======== Provided data
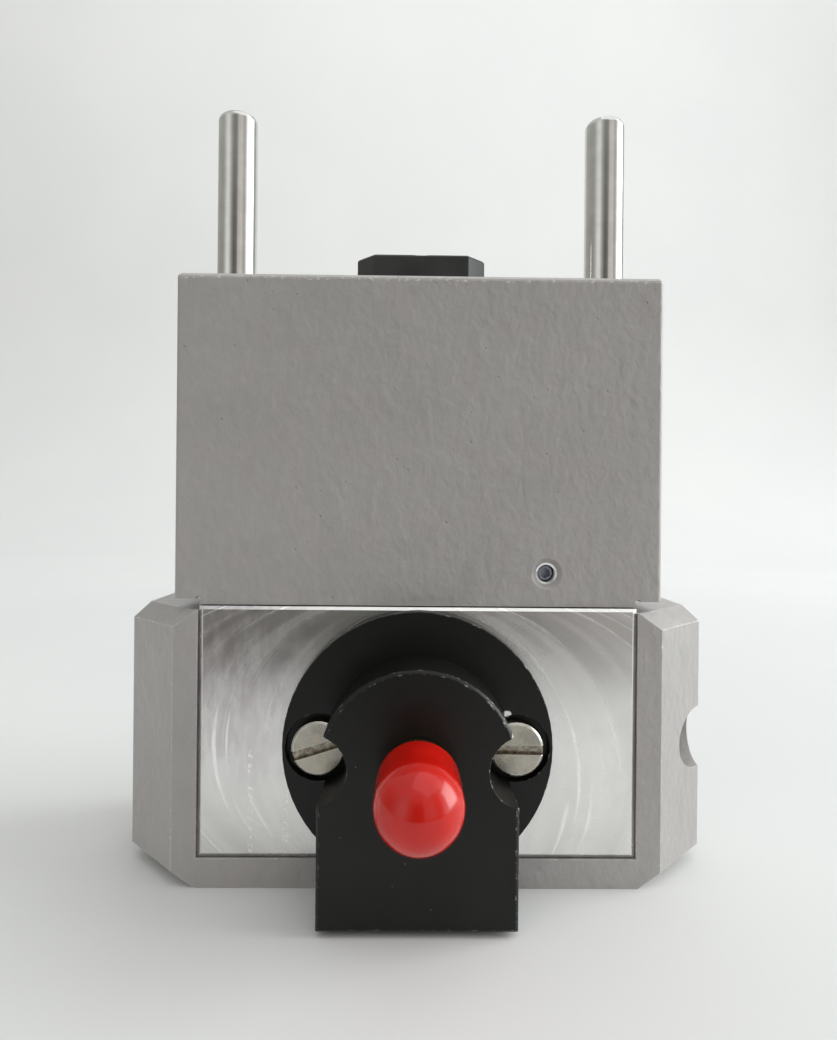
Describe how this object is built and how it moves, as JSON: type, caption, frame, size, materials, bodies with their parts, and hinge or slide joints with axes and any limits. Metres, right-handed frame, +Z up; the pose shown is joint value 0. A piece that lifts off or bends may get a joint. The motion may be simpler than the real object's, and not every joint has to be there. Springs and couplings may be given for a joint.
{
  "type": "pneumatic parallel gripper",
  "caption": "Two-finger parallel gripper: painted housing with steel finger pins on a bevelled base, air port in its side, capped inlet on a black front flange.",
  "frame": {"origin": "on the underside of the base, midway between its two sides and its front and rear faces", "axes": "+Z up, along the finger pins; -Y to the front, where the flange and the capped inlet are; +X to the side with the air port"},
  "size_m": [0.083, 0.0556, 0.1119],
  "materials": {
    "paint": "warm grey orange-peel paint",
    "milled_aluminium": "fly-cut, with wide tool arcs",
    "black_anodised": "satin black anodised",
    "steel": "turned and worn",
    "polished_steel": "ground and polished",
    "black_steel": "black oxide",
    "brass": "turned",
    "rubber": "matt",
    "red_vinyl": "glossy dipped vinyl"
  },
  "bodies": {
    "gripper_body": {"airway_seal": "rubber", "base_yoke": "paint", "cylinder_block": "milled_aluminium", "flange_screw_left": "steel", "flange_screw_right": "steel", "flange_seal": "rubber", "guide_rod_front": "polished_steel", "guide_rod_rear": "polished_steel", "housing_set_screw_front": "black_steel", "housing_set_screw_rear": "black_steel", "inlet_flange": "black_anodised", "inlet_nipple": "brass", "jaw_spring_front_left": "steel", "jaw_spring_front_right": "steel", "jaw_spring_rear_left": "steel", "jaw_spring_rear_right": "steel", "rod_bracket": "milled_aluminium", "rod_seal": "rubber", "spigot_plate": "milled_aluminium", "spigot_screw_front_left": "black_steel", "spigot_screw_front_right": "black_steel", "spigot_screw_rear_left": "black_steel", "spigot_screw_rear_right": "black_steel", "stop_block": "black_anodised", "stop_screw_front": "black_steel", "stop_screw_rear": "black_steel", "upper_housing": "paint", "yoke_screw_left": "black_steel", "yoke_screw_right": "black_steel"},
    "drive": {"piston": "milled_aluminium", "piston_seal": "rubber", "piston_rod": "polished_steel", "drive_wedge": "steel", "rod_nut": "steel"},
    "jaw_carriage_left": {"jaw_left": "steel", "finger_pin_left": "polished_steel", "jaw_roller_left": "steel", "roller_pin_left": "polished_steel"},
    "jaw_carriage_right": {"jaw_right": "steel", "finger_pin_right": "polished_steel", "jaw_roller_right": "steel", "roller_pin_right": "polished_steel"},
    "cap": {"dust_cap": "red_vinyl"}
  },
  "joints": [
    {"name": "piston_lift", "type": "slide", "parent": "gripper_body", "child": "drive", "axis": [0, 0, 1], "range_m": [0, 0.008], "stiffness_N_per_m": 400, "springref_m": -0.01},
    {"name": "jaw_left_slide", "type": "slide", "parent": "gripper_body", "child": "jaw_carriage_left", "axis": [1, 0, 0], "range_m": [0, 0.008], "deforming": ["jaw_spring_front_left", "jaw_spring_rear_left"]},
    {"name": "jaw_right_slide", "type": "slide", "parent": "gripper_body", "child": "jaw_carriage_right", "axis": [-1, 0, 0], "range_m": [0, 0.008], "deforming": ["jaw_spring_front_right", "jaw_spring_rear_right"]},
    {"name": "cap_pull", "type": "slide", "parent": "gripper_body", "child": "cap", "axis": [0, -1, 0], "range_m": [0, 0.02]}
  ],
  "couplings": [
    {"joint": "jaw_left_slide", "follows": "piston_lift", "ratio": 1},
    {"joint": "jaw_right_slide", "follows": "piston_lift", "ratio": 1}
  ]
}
================
## Exercise
Please reproduce every line of the material word for word.

## Solution
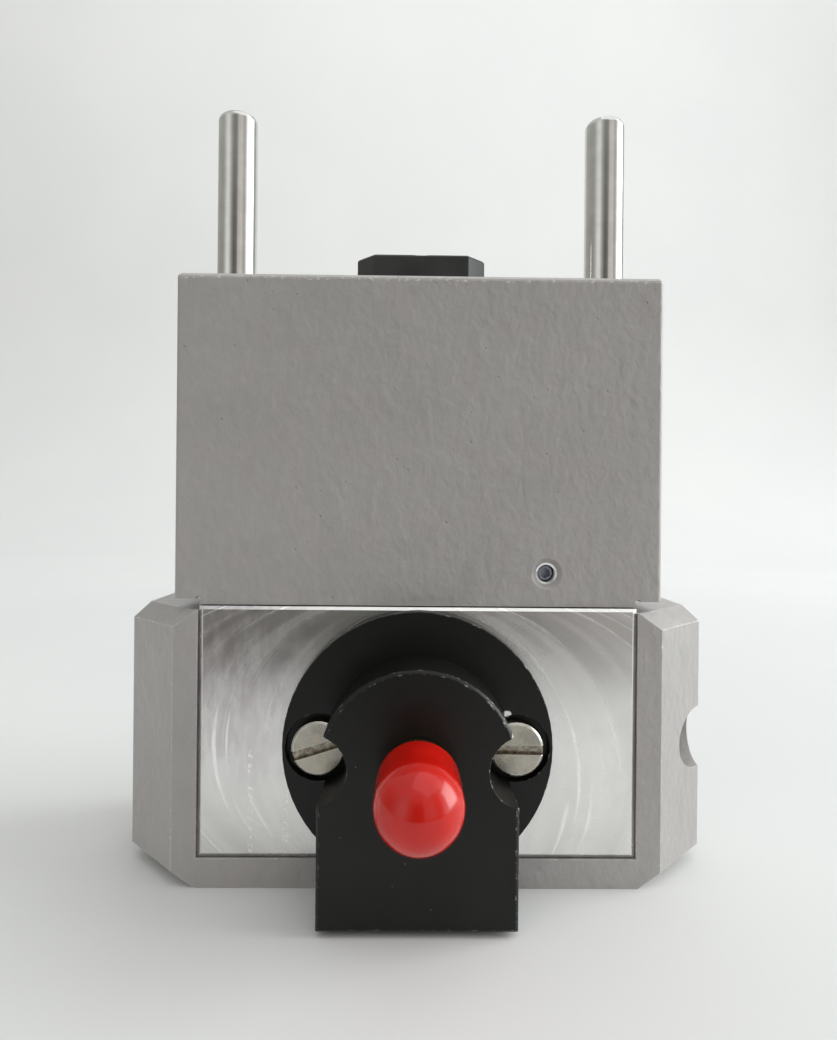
Describe how this object is built and how it moves, as JSON: type, caption, frame, size, materials, bodies with their parts, and hinge or slide joints with axes and any limits. Metres, right-handed frame, +Z up; the pose shown is joint value 0. A piece that lifts off or bends may get a joint. The motion may be simpler than the real object's, and not every joint has to be there. Springs and couplings may be given for a joint.
{
  "type": "pneumatic parallel gripper",
  "caption": "Two-finger parallel gripper: painted housing with steel finger pins on a bevelled base, air port in its side, capped inlet on a black front flange.",
  "frame": {"origin": "on the underside of the base, midway between its two sides and its front and rear faces", "axes": "+Z up, along the finger pins; -Y to the front, where the flange and the capped inlet are; +X to the side with the air port"},
  "size_m": [0.083, 0.0556, 0.1119],
  "materials": {
    "paint": "warm grey orange-peel paint",
    "milled_aluminium": "fly-cut, with wide tool arcs",
    "black_anodised": "satin black anodised",
    "steel": "turned and worn",
    "polished_steel": "ground and polished",
    "black_steel": "black oxide",
    "brass": "turned",
    "rubber": "matt",
    "red_vinyl": "glossy dipped vinyl"
  },
  "bodies": {
    "gripper_body": {"airway_seal": "rubber", "base_yoke": "paint", "cylinder_block": "milled_aluminium", "flange_screw_left": "steel", "flange_screw_right": "steel", "flange_seal": "rubber", "guide_rod_front": "polished_steel", "guide_rod_rear": "polished_steel", "housing_set_screw_front": "black_steel", "housing_set_screw_rear": "black_steel", "inlet_flange": "black_anodised", "inlet_nipple": "brass", "jaw_spring_front_left": "steel", "jaw_spring_front_right": "steel", "jaw_spring_rear_left": "steel", "jaw_spring_rear_right": "steel", "rod_bracket": "milled_aluminium", "rod_seal": "rubber", "spigot_plate": "milled_aluminium", "spigot_screw_front_left": "black_steel", "spigot_screw_front_right": "black_steel", "spigot_screw_rear_left": "black_steel", "spigot_screw_rear_right": "black_steel", "stop_block": "black_anodised", "stop_screw_front": "black_steel", "stop_screw_rear": "black_steel", "upper_housing": "paint", "yoke_screw_left": "black_steel", "yoke_screw_right": "black_steel"},
    "drive": {"piston": "milled_aluminium", "piston_seal": "rubber", "piston_rod": "polished_steel", "drive_wedge": "steel", "rod_nut": "steel"},
    "jaw_carriage_left": {"jaw_left": "steel", "finger_pin_left": "polished_steel", "jaw_roller_left": "steel", "roller_pin_left": "polished_steel"},
    "jaw_carriage_right": {"jaw_right": "steel", "finger_pin_right": "polished_steel", "jaw_roller_right": "steel", "roller_pin_right": "polished_steel"},
    "cap": {"dust_cap": "red_vinyl"}
  },
  "joints": [
    {"name": "piston_lift", "type": "slide", "parent": "gripper_body", "child": "drive", "axis": [0, 0, 1], "range_m": [0, 0.008], "stiffness_N_per_m": 400, "springref_m": -0.01},
    {"name": "jaw_left_slide", "type": "slide", "parent": "gripper_body", "child": "jaw_carriage_left", "axis": [1, 0, 0], "range_m": [0, 0.008], "deforming": ["jaw_spring_front_left", "jaw_spring_rear_left"]},
    {"name": "jaw_right_slide", "type": "slide", "parent": "gripper_body", "child": "jaw_carriage_right", "axis": [-1, 0, 0], "range_m": [0, 0.008], "deforming": ["jaw_spring_front_right", "jaw_spring_rear_right"]},
    {"name": "cap_pull", "type": "slide", "parent": "gripper_body", "child": "cap", "axis": [0, -1, 0], "range_m": [0, 0.02]}
  ],
  "couplings": [
    {"joint": "jaw_left_slide", "follows": "piston_lift", "ratio": 1},
    {"joint": "jaw_right_slide", "follows": "piston_lift", "ratio": 1}
  ]
}